━━━━━ DATA
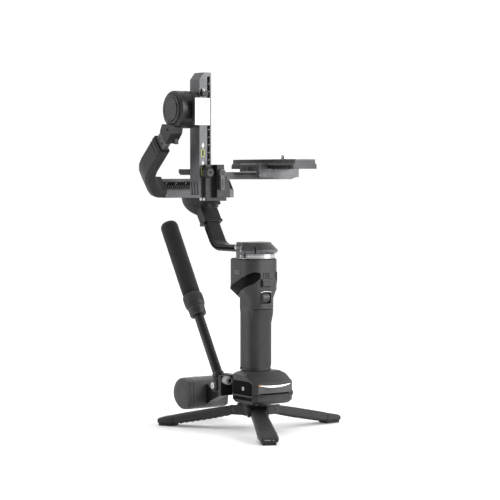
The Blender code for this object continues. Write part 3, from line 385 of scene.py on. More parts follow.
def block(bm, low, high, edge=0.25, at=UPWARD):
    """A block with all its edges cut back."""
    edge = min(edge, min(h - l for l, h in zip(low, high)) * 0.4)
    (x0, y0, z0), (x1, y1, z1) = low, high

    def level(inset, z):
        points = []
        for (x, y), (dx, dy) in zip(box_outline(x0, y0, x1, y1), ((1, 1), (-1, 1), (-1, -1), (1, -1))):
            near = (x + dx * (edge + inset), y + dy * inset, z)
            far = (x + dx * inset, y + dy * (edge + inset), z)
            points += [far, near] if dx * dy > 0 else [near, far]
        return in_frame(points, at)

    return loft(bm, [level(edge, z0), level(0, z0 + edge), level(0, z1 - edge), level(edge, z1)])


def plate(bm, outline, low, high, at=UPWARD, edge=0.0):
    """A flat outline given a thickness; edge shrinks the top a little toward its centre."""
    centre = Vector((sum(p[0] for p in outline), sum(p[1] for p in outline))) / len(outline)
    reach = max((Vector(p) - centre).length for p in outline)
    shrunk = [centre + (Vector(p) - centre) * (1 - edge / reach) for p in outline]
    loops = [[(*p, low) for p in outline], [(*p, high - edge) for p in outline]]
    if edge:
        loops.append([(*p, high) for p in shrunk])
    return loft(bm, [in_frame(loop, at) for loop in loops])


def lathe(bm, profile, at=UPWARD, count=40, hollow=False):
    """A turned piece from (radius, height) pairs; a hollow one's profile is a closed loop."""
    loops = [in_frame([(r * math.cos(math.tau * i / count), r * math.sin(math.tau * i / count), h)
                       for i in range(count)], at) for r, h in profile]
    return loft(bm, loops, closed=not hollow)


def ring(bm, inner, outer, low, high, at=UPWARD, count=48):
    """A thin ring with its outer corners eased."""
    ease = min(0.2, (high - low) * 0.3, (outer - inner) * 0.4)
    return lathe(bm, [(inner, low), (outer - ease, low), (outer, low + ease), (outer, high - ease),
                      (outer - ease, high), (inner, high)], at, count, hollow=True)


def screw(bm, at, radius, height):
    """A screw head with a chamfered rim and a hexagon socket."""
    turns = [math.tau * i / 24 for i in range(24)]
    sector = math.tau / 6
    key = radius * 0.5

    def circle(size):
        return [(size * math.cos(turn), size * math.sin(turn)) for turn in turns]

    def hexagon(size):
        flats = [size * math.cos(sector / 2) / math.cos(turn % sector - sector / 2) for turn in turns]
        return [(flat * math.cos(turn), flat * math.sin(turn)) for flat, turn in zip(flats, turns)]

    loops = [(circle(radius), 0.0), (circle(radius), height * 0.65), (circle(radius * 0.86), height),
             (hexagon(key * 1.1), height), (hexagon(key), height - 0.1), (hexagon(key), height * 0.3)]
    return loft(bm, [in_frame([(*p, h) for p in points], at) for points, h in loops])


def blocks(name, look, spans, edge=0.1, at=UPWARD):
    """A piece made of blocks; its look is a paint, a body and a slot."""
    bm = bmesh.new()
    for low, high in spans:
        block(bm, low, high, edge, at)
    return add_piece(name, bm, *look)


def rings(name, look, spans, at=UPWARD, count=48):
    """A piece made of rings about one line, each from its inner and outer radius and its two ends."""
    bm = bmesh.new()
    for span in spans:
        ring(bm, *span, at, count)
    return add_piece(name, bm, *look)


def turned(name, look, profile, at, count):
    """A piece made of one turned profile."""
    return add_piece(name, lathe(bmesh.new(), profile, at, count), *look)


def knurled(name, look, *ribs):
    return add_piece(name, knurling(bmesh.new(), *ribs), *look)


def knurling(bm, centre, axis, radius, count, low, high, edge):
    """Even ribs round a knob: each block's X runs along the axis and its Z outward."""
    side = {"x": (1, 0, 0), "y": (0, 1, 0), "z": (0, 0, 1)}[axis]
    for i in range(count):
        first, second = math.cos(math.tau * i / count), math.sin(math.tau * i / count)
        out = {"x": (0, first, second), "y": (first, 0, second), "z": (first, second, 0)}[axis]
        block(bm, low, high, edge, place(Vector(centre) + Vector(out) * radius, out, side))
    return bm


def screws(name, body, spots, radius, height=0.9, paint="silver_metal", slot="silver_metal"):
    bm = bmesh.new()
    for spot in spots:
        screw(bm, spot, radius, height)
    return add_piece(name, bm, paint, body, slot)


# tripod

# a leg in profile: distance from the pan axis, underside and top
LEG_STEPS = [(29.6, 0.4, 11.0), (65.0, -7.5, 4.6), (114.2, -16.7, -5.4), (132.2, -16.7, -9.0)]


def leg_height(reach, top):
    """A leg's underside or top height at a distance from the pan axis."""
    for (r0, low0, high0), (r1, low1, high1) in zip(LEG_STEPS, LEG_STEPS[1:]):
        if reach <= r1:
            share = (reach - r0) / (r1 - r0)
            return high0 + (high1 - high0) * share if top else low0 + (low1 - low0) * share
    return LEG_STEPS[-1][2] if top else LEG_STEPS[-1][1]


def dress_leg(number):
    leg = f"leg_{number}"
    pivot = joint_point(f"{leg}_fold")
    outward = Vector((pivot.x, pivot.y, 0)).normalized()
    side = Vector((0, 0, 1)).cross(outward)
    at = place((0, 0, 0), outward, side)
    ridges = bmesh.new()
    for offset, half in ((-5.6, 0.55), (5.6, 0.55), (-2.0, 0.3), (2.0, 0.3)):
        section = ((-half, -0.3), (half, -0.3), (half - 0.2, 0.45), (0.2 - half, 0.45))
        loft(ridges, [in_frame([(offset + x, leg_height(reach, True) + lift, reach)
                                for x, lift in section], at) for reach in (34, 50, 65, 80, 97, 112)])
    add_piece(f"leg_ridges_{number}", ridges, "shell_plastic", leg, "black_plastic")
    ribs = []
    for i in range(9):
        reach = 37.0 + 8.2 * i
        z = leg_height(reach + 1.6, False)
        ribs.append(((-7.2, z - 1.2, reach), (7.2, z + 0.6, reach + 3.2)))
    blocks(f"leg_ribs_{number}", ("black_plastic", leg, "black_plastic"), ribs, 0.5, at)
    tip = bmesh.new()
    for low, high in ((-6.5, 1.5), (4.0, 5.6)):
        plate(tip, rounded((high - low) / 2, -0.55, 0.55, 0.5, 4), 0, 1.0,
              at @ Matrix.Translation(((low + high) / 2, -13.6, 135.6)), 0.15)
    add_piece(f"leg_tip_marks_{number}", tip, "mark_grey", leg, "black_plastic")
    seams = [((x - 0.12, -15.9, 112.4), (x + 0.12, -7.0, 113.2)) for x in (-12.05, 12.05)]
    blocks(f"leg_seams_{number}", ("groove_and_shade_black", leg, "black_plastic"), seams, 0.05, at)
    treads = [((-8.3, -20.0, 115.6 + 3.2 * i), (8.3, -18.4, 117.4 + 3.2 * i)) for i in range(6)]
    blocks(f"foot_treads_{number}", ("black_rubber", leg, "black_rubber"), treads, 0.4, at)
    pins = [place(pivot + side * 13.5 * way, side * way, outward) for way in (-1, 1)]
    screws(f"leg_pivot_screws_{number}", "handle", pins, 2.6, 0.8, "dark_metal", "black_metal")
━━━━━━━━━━
━━━━━ DATA
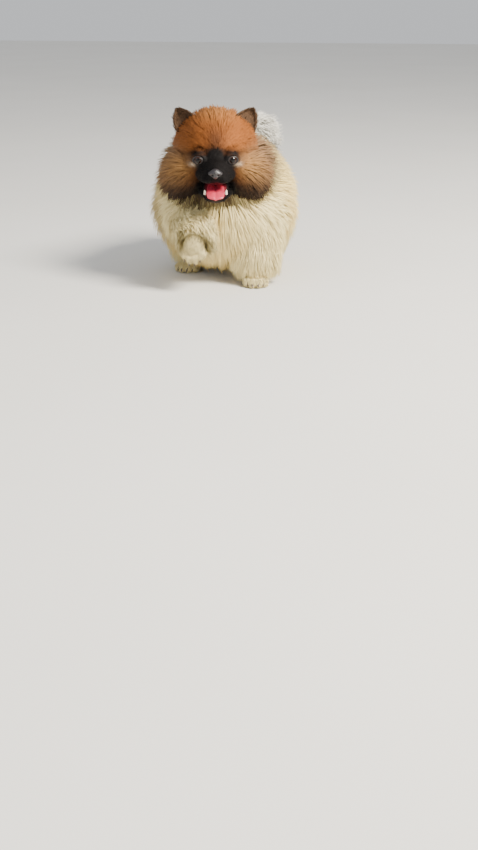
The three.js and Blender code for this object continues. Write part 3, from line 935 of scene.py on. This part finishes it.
━━━━━━━━━━
━━━━━ DATA
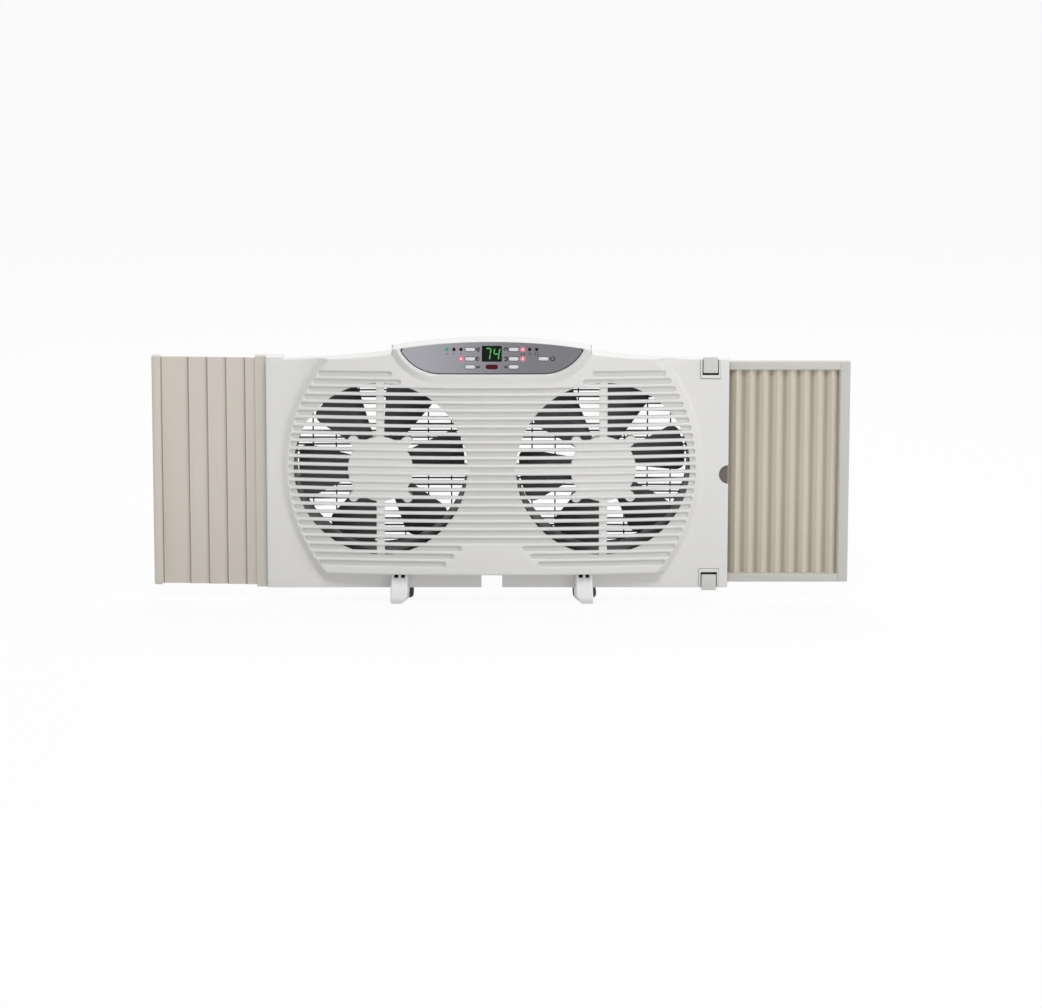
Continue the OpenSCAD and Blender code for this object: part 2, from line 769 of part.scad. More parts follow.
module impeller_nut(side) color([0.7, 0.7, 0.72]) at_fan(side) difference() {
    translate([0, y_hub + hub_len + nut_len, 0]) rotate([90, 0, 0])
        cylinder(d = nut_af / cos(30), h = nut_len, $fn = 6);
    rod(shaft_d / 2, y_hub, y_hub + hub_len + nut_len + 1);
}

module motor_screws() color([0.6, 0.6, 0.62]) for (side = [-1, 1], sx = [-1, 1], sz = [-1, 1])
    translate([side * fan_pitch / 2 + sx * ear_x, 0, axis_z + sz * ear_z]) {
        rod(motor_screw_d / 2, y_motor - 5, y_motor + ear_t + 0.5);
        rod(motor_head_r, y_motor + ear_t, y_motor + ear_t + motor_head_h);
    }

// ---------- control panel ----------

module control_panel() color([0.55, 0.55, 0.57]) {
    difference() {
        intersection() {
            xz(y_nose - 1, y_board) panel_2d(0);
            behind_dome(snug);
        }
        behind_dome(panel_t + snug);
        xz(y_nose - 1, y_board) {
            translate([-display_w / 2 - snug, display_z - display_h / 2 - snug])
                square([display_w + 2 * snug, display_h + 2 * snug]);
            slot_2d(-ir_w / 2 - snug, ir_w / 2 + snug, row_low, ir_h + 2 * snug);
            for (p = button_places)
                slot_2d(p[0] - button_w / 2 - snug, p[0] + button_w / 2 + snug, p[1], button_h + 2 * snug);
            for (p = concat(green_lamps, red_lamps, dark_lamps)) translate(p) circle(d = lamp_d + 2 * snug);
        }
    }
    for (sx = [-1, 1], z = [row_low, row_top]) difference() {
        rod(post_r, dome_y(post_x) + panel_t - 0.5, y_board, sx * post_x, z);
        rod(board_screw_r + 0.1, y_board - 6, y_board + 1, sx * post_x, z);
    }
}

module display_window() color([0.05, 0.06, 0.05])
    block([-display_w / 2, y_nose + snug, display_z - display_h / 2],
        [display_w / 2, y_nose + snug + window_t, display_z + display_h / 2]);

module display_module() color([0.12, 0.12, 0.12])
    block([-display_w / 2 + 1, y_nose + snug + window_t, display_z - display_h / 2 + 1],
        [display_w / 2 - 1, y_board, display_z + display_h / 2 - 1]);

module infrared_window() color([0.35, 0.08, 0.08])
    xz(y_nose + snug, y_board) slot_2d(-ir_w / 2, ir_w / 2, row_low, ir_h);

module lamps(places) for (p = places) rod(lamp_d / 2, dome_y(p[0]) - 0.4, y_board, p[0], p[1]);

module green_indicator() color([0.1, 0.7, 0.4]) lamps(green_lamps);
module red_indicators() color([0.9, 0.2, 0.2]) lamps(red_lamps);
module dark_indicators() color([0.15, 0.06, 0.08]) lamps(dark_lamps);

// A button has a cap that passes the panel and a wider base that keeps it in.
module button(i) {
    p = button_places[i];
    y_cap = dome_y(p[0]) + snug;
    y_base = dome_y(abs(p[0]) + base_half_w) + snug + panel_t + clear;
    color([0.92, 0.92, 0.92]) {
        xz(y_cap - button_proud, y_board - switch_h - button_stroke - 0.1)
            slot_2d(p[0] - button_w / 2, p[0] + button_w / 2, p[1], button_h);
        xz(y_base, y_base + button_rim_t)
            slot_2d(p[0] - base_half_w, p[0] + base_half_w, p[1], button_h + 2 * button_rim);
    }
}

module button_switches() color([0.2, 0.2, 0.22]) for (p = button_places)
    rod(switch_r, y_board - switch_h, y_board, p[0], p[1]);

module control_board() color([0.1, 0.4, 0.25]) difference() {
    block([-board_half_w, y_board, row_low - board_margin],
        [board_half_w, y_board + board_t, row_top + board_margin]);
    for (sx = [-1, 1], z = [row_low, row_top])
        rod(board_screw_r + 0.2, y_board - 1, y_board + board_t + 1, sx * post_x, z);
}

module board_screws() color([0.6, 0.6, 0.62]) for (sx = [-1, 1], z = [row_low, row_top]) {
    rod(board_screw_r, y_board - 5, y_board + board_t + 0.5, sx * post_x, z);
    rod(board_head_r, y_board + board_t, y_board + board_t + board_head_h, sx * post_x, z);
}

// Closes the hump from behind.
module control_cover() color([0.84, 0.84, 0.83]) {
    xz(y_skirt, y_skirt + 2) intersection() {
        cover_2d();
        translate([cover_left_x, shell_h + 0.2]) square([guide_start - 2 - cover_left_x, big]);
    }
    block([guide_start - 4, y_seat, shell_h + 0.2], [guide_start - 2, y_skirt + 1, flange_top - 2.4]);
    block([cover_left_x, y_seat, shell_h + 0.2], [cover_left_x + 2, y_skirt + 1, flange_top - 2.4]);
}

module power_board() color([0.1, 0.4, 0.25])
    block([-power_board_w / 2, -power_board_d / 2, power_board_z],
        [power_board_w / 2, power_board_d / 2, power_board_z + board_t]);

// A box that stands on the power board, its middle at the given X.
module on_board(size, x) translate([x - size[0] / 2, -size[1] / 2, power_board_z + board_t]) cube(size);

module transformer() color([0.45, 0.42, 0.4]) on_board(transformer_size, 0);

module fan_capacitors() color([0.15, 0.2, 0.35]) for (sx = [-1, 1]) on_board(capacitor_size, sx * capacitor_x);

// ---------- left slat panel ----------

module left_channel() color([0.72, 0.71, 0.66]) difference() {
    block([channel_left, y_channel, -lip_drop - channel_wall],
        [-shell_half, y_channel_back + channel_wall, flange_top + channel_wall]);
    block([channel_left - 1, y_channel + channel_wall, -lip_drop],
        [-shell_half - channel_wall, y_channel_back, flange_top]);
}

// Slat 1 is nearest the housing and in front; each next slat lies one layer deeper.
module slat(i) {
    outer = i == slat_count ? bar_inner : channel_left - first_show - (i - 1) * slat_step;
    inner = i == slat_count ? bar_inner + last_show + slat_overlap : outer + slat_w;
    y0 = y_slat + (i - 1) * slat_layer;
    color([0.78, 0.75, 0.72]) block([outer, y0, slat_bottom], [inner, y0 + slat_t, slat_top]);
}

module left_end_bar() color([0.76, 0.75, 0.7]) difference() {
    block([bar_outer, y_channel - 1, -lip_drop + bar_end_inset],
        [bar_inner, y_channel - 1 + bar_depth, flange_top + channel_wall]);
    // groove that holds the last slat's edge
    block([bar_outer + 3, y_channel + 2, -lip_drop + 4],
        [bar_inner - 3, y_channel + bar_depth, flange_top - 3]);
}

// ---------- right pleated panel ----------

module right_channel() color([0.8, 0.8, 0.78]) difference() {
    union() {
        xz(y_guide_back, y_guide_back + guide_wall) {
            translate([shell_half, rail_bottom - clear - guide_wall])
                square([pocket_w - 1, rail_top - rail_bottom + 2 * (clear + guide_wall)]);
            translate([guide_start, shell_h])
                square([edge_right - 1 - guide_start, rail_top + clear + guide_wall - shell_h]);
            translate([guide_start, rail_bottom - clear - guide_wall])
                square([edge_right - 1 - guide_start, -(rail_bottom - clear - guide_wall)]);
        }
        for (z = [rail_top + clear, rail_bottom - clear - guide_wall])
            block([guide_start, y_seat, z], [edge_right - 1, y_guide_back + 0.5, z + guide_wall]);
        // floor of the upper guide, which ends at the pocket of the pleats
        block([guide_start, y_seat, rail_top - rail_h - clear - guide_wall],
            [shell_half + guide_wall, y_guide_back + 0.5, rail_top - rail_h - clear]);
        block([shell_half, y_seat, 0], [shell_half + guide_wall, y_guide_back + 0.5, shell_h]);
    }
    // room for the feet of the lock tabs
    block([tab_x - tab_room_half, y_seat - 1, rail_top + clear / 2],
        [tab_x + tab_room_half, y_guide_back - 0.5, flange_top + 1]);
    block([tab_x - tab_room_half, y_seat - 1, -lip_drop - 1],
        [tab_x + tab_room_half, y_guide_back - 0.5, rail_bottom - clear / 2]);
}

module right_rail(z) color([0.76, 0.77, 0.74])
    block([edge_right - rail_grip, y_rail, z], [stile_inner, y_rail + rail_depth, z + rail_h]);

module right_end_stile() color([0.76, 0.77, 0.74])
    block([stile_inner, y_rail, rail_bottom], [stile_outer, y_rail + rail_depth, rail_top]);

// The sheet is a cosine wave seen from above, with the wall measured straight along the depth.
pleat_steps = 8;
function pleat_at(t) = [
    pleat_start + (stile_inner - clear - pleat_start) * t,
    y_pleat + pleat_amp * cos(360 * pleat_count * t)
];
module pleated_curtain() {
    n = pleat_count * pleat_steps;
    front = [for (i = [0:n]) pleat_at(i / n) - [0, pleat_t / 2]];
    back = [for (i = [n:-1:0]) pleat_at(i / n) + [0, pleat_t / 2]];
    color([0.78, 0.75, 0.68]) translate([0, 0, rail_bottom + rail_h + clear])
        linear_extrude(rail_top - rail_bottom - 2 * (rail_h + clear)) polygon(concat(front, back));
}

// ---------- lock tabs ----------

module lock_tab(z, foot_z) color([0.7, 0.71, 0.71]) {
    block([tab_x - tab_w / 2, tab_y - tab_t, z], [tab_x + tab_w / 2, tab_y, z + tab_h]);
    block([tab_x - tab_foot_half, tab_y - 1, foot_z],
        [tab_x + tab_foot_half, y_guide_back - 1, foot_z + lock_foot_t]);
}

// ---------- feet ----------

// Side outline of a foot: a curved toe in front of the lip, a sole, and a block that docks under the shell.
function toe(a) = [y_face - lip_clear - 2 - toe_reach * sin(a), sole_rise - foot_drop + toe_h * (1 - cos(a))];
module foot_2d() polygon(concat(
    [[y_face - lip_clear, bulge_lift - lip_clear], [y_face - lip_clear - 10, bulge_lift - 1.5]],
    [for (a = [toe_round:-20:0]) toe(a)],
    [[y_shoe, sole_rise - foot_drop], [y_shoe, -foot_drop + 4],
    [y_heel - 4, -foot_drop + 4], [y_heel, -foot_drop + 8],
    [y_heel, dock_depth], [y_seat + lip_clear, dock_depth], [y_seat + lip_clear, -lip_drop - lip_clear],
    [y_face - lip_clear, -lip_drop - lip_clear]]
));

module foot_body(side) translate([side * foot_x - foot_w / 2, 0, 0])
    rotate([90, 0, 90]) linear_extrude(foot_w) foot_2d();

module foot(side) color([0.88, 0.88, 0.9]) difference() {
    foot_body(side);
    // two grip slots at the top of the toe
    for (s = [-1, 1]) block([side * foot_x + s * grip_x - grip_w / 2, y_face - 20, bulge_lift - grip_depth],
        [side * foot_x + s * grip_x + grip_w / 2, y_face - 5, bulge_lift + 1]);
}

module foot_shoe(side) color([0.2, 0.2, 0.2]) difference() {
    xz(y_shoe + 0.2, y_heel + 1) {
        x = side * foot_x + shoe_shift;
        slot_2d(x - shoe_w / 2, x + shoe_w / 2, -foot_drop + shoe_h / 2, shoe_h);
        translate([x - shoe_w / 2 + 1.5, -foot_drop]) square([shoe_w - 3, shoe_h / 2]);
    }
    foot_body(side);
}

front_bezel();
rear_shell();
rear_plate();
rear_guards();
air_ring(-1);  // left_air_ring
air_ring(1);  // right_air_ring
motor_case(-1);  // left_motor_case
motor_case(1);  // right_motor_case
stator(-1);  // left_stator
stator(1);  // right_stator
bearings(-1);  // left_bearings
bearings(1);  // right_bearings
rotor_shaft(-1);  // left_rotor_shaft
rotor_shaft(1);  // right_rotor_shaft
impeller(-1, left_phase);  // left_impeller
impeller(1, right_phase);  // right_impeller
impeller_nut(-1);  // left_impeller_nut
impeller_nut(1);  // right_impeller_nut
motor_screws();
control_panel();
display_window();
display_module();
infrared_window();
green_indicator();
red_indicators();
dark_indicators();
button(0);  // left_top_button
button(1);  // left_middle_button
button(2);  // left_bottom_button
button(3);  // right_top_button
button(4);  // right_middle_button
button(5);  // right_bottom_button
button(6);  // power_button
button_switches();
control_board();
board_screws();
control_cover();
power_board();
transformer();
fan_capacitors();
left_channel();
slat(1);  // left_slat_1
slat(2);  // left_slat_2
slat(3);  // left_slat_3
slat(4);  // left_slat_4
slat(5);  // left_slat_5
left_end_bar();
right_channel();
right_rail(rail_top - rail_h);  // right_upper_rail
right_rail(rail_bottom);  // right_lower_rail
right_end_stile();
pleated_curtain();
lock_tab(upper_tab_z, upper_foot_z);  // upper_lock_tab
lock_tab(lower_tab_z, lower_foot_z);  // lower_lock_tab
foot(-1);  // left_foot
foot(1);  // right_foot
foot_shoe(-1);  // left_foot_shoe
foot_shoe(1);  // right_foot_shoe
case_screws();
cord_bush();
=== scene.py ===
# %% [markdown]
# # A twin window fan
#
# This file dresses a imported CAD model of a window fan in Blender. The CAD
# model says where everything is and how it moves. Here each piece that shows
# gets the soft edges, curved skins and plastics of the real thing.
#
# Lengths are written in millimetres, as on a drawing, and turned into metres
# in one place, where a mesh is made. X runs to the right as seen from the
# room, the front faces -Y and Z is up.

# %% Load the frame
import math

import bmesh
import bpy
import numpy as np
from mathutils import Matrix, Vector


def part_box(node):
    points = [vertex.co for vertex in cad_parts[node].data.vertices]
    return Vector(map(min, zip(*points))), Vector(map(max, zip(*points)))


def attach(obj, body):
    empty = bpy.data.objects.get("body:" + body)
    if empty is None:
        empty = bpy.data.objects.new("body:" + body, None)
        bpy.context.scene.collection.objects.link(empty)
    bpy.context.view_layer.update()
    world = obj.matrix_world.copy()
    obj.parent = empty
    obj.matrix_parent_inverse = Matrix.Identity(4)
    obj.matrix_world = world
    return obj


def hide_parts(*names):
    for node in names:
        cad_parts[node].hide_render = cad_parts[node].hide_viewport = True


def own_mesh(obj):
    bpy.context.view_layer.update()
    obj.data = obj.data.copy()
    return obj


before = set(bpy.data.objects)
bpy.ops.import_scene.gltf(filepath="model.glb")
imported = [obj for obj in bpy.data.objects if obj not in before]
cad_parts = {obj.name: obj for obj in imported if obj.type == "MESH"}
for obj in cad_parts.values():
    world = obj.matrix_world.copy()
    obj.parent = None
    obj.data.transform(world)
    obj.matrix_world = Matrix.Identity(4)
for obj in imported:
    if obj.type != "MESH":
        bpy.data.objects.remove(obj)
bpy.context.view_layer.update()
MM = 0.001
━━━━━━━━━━
### WHAT YOU HAVE TO DO
Extract the span of lines that starts with the line containing "The Blender code" and ends with the line containing "return loft(bm, [in_frame(loop, at)". Keep it exact and add nothing.

### OUTPUT OF THE EXERCISE
The Blender code for this object continues. Write part 3, from line 385 of scene.py on. More parts follow.
def block(bm, low, high, edge=0.25, at=UPWARD):
    """A block with all its edges cut back."""
    edge = min(edge, min(h - l for l, h in zip(low, high)) * 0.4)
    (x0, y0, z0), (x1, y1, z1) = low, high

    def level(inset, z):
        points = []
        for (x, y), (dx, dy) in zip(box_outline(x0, y0, x1, y1), ((1, 1), (-1, 1), (-1, -1), (1, -1))):
            near = (x + dx * (edge + inset), y + dy * inset, z)
            far = (x + dx * inset, y + dy * (edge + inset), z)
            points += [far, near] if dx * dy > 0 else [near, far]
        return in_frame(points, at)

    return loft(bm, [level(edge, z0), level(0, z0 + edge), level(0, z1 - edge), level(edge, z1)])


def plate(bm, outline, low, high, at=UPWARD, edge=0.0):
    """A flat outline given a thickness; edge shrinks the top a little toward its centre."""
    centre = Vector((sum(p[0] for p in outline), sum(p[1] for p in outline))) / len(outline)
    reach = max((Vector(p) - centre).length for p in outline)
    shrunk = [centre + (Vector(p) - centre) * (1 - edge / reach) for p in outline]
    loops = [[(*p, low) for p in outline], [(*p, high - edge) for p in outline]]
    if edge:
        loops.append([(*p, high) for p in shrunk])
    return loft(bm, [in_frame(loop, at) for loop in loops])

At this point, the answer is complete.